There was a whole lot of grumbling going on about how bullshit it is that they’re delayed (I mean, I’m not sure how they’re supposed to control the weather but anyway). I was ready to push on and wait because I’ve never seen Catfish before but some comedian (probably the first twat to yell ‘Nice Gary’ on the hill) is running through the moshpit stomping puddles on everyone like a four-year-old so we make the executive decision to get the fuck out of dodge. Enjoying the sight of the first of what would probably be many mudsliders on the hill on the way out back to camp.

And with that my Falls Festival came to an abrupt end. It was more than a little disheartening to miss Catfish’s abridged set as well as what, by all accounts, were stunning sets from artists like Tkay Maidza, Booka Shade, London Grammar, Remi and Alison Wonderland to end proceedings, but the flood of ‘we’ve been stuck trying to get out of Falls for several hours’ posts on their event page the next morning made me feel slightly better. Plus the fact that I’m not going to get fired is also a plus.
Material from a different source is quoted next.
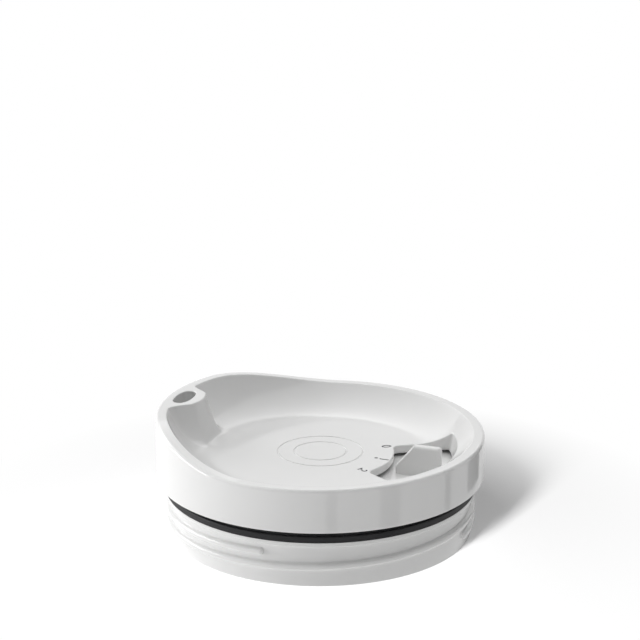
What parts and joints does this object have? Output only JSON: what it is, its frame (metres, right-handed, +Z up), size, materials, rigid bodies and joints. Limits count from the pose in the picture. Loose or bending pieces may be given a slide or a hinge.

Cut short or not, this year’s Falls Festival was one of my favourite Aussie festivals to date. I walked in feeling bitter, depressed and like I wasn’t going to have any fun at all and I walked out feeling like a brand new person and full of hope and energy again (I can attest, as can many others, that the reverse is usually more accurate). A real sense of community with minimal dickhead-ery and coupled with outstanding performances from a whole host of amazing artists?

I laughed like a maniac hanging out with friends old and new, shed tears listening to songs that have played such important roles in my life and attached themselves to the memories of people and events and so often paused with wonder and marvelled at the nature of people.

It was, in short, exactly what I needed to start the year.

See ya in 12 months, Falls Festival.